To wait out the delay, a high school student who was a Drillimation fan and game programmer from Denver, Colorado captured footage from the game and decided to make a bootleg for Windows 3.1 and Windows 95 computers, privately released it on the internet in September 1995. Depending on what version of Windows the player had, the game either ran at 256 colors (Windows 95) or 20 colors (Windows 3.1). The game also had several MIDI conversions the Super Nintendo prototype had. If the player left Hiroyuki or Akari idle, they would pull out their Game Boy and can be heard playing a bonus stage from Super Mario Land.

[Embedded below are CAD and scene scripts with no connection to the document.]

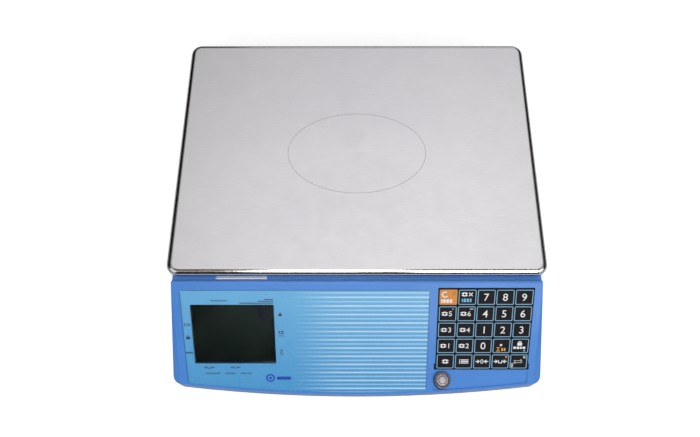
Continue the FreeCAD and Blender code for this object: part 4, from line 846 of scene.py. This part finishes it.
def print_overlay():
    """Generic signs round the display window, and three plain bars over it."""
    window = panel_plane("display_window")
    half_width, half_length = (span("display_window", way) / 2 / MM for way in (ACROSS, DOWN))
    face = extent("display_overlay", OUT)[1] - extent("display_window", OUT)[1]
    plane = window.moved(0, 0, face)
    shape = Shape()
    right = half_width - 0.2
    for length, rise in ((7.8, 5.2), (13.6, 3.5), (30.6, 1.6)):
        bars(shape, plane, right - length / 2, half_length + rise, [length], 0.85, 0)
    bars(shape, plane, -half_width + 26.5, half_length + 4.0, [1.8, 1.3, 2.2, 1.3, 2.2, 1.8, 1.3], 0.9, 0.5)
    beside = half_width + 5.6
    weight_mark(shape, plane, beside, 20.4, 3.4)
    tag_mark(shape, plane, beside, 2.2, 4.4)
    bars(shape, plane, beside, -1.3, [1.4, 1.4, 1.4], 0.7, 0.5)
    sum_mark(shape, plane, beside, -17.2, 3.2)
    bars(shape, plane, beside, -20.4, [1.2, 1.2], 0.7, 0.5)
    left = -half_width - 4.2
    cell = rounded((left - 0.3) * MM, 10.0 * MM, 4.6 * MM, 2.4 * MM, 0.3 * MM, 2)
    hollow = rounded((left - 0.3) * MM, 10.0 * MM, 3.5 * MM, 1.3 * MM, 0.2 * MM, 2)
    shape.ring(plane, cell, hollow, INK)
    shape.prism(plane, bar((left + 2.4) * MM, 10.0 * MM, 0.8 * MM, 1.2 * MM), INK)
    lock_mark(shape, plane, left, -2.8, 4.2)
    bars(shape, plane, left, -18.6, [1.0, 1.4, 1.0, 1.4], 1.9, 0.45)
    below = -half_length - 4.2
    arrow(shape, plane, -28.3, below, 2.4, 2.2, 1)
    tray_mark(shape, plane, -24.9, below, 2.6)
    arrow(shape, plane, -21.5, below, 2.4, 2.2, -1)
    arrow(shape, plane, -3.8, below, 2.4, 2.2, 1)
    shape.text(plane.moved(-0.6 * MM, below * MM), "0", 2.8 * MM, 0, 0.03)
    arrow(shape, plane, 2.6, below, 2.4, 2.2, -1)
    line = below - 6.2
    bars(shape, plane, -22.0, line, [1.0, 1.6, 1.0, 1.6, 1.0, 1.6, 1.0], 1.3, 0.75)
    bars(shape, plane, -5.6, line, [1.0, 1.6, 1.0, 1.6, 1.0], 1.3, 0.75)
    bars(shape, plane, 9.4, line, [1.0, 1.6, 1.0, 1.6, 1.0], 1.3, 0.75)
    shape.finish("overlay_signs", "casing", [ink_dark])

    badge = Shape()
    x, y = half_width + 2.0, below - 11.2
    outer, inner = (disc((x - 8.0) * MM, y * MM, radius * MM, 32) for radius in (4.2, 2.7))
    badge.ring(plane, outer, inner, INK)
    badge.prism(plane, disc((x - 8.0) * MM, y * MM, 1.4 * MM, 20), INK)
    badge.prism(plane, rounded((x + 4.6) * MM, (y - 0.2) * MM, 13.6 * MM, 3.4 * MM, 1.6 * MM, 6), INK)
    badge.finish("overlay_badge", "casing", [ink_deep])


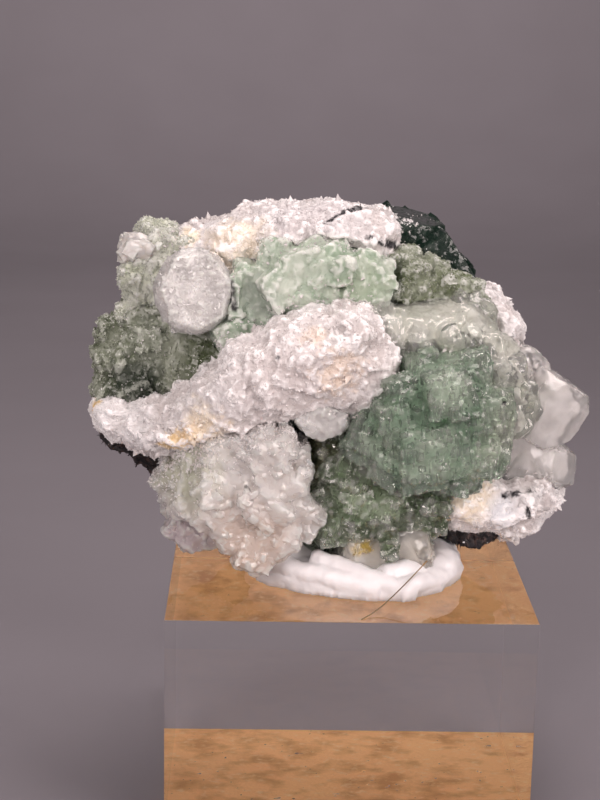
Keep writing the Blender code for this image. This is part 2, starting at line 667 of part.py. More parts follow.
def build_rock(cutters):
    """The dark host rock, which carries everything else."""
    rock = lump_node("host_rock", HOST_ROCK, ROCK_VOXEL, ROCK_FACETS, ROCK_ROUGH, ROCK_SEED)
    cutter = grown_copy(rock)
    fit_between(rock, cutters)
    dress(rock, finish_of("dark_rock", (0.03, 0.025, 0.03), 0.85))
    cutters.append(cutter)


def build_putty(cutters):
    """The white putty under the specimen's foot."""
    putty = lump_node("putty", PUTTY, PUTTY_VOXEL, PUTTY_FACETS)
    flatten_foot(putty)
    cutter = grown_copy(putty)
    fit_between(putty, cutters)
    putty.data.shade_smooth()
    dress(putty, finish_of("white_putty", (0.86, 0.82, 0.82), 0.45))
    cutters.append(cutter)


def build_crust(cutters):
    """The white quartz crust, which fills the room between all the others."""
    crust = lump_node(
        "quartz_crust", QUARTZ_CRUST, CRUST_VOXEL, CRUST_FACETS, CRUST_ROUGH, CRUST_SEED
    )
    raise_points(crust, CRUST_SEED)
    fit_between(crust, cutters)
    dress(crust, finish_of("white_quartz", (0.88, 0.84, 0.84), 0.6))


def gather_pieces():
    """Puts each piece's origin in its middle and hangs all of them on one empty."""
    holder = bpy.data.objects.new("fluorite_specimen", None)
    pieces = [obj for obj in bpy.data.objects if obj.type == "MESH"]
    bpy.context.scene.collection.objects.link(holder)
    for piece in pieces:
        low, high = corners_of(piece)
        middle = (Vector(low) + Vector(high)) / 2
        piece.data.transform(Matrix.Translation(-middle))
        piece.location = middle
        piece.parent = holder


def main():
    """Builds the block with its paper, then the specimen from its crystals to its crust."""
    clear_scene()
    build_base()
    cutters = build_crystals()
    build_rock(cutters)
    build_putty(cutters)
    build_crust(cutters)
    for cutter in cutters:
        bpy.data.objects.remove(cutter)
    gather_pieces()


main()
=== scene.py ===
"""Looks of the fluorite specimen: its crystals, white druse, host rock, putty and clear block."""

import logging
import math
from collections.abc import Callable
from dataclasses import dataclass, replace
from enum import Enum

import bpy
import numpy as np
from mathutils import Euler, Matrix, Vector, noise
from mathutils.bvhtree import BVHTree


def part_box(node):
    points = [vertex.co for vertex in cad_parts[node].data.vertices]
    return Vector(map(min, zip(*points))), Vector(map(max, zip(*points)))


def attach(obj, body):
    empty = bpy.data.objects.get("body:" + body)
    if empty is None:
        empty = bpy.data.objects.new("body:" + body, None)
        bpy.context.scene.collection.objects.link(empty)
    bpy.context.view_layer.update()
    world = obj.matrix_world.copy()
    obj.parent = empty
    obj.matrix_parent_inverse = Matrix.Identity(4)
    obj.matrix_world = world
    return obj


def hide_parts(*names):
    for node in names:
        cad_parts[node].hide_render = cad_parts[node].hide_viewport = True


LOG = logging.getLogger("specimen")
MM = 0.001

Colour = tuple[float, float, float]
Range = tuple[float, float]
Point = tuple[float, float, float]

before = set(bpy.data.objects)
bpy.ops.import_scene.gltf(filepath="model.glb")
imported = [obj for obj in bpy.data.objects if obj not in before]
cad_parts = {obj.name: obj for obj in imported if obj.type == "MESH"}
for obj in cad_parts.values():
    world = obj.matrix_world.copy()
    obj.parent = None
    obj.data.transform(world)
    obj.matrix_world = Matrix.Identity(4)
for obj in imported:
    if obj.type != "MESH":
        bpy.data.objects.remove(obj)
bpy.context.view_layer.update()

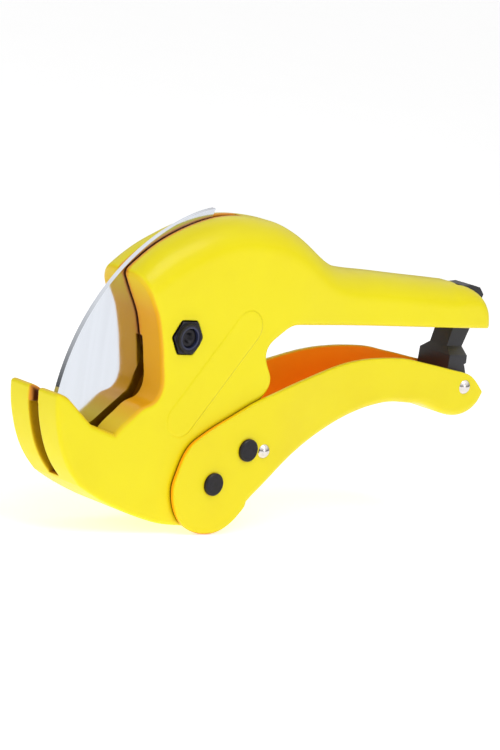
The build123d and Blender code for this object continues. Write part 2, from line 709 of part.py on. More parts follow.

After the bootleg was released, it was the last time anyone saw Hiroyuki and Akari as anything but mature.
Hiroyuki and Akari began their new life in 1996 on the Nintendo 64 when Hiroshi Takajima asked Ken Lobb to take charge. Takajima came up with the idea of having Hiroyuki take back a package that was stolen by a gang of hackers. Seavor said that more mature humor that teens can accommodate was a key element. The game was unveiled at E3 1996 and a downloadable Windows demo where players had to comply with the new COPPA law (the player had to be 13 or older) in order to download and play the game. The game was released on May 23, 1997. Advertisements for the game were featured in GamePro.
Takajima passed away from a stroke two months after the game was released. This left to his son, Susumu Takajima, to fill in the gap to direct the second game, To Heart 2.